Craig Oliver, who, as David Cameron’s director of communications, oversaw the Remain campaign, said the problem was that the BBC searched for “the perfect symmetry in coverage of Leave and Remain” at the expense of challenging protagonists on the basis of facts.
Others on his side constantly asked why the BBC was not challenging more often the claim that £350m would be released for the NHS. The BBC’s said it had challenged it, but it didn’t have an iconic moment such as Tom Bradby’s ITV confrontation with Boris Johnson in the back of the very bus that bore the claim.
The complainants no longer seemed to trust the corporation. “False equivalence” became their battle cry when leavers were offered the chance to rebut what remainers saw as accepted facts and consensus opinions.
Anti-Brexit campaigner Gina Miller now believes that “it seems to have got much worse since the EU referendum, this idea at the BBC that you have got to give equal weight to both sides, even if one side is telling a lie”.
Professor Steven Barnett, a long-time supporter of the BBC, was so unhappy with some of its analysis of the Euro elections that he recently tweeted: “Dear BBC News, this is precisely the kind of detail that your reporters are consistently getting wrong and you must get right.”
The BBC’s current view, as stressed in its recent European election guidelines, is that “the election needs to be seen both through the prism of Brexit and through the distinctions of party”.
The corporation has found it difficult to reflect or refract all the political colours of the UK in 2019, and its chief political advisor, Ric Bailey, says there is a “tension between the binary nature of issues such as Brexit and the fragmentation of party political loyalties”.
"‘Broadcasters have more freedom than ever [but] they don’t always take it’"
At the start of my 50 years in broadcasting, the election-time rules were just plain wrong. A committee decided how many election broadcasts each party should have and that became the formula for news coverage.
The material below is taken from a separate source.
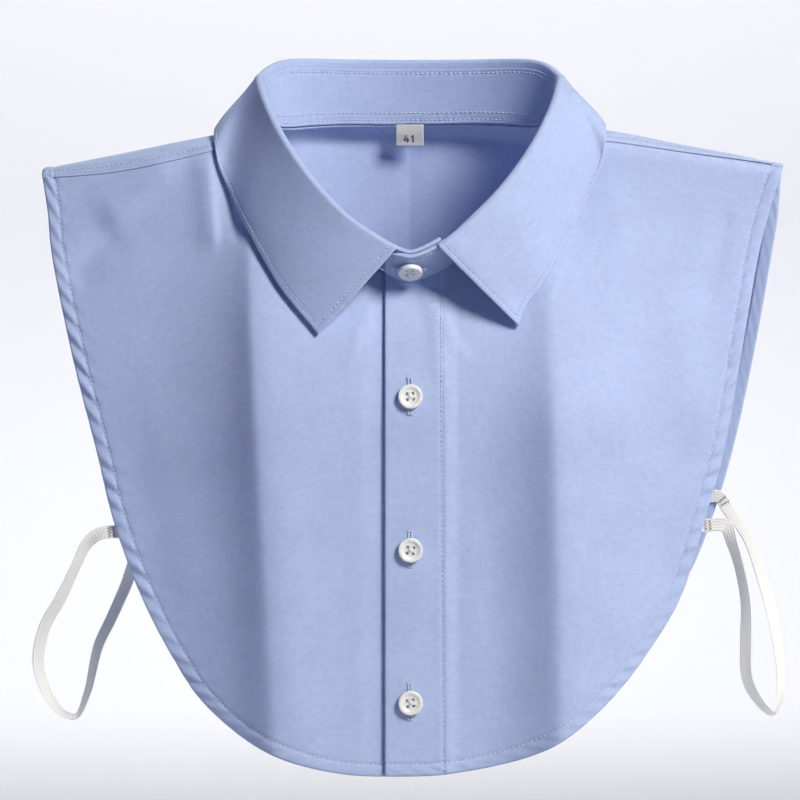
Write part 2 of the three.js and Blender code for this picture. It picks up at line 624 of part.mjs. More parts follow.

Parties would ring up after each bulletin and argue about every extra 30 seconds they claimed the other side had got. In 1992, I announced that ITN would “throw away the stop watch” and decide the news coverage on news values alone.
Others followed but broadcasters found it difficult to break away from the equation “‘equal time equals balance equals due impartiality”. It doesn’t and shouldn’t. The old rules have fallen away and broadcasters have more freedom than ever to interpret how to achieve due impartiality during and outside elections. They don’t always take it.
At the time of the 2016 referendum the BBC insisted that “news judgements continue to drive editorial decision-making in news-based programmes”. The BBC – and, indeed, all broadcasters – have to keep asserting the primacy of this doctrine over a time-based formula and be bolder in defending it.
The head of BBC newsgathering, Jonathan Munro, told the Radio 4 programme Feedback last month that the BBC was now reviewing its approach to election coverage, particularly in the light of the increased use of social media. He called it “an evolution rather than a moment of change”.
There are bound to be different views inside the BBC about the speed of that evolution, but innovations such as Reality Check and Brexitcast show that there are new ways in which audiences can check facts and taste the many and varied flavours of UK politics. Broadcasters need to seize these or face more hostility as Brexit continues to dominate the news agenda.
Stewart Purvis was formerly CEO of ITN and an Ofcom content regulator. He is a non-executive director of Channel 4 and writes here in a personal capacity.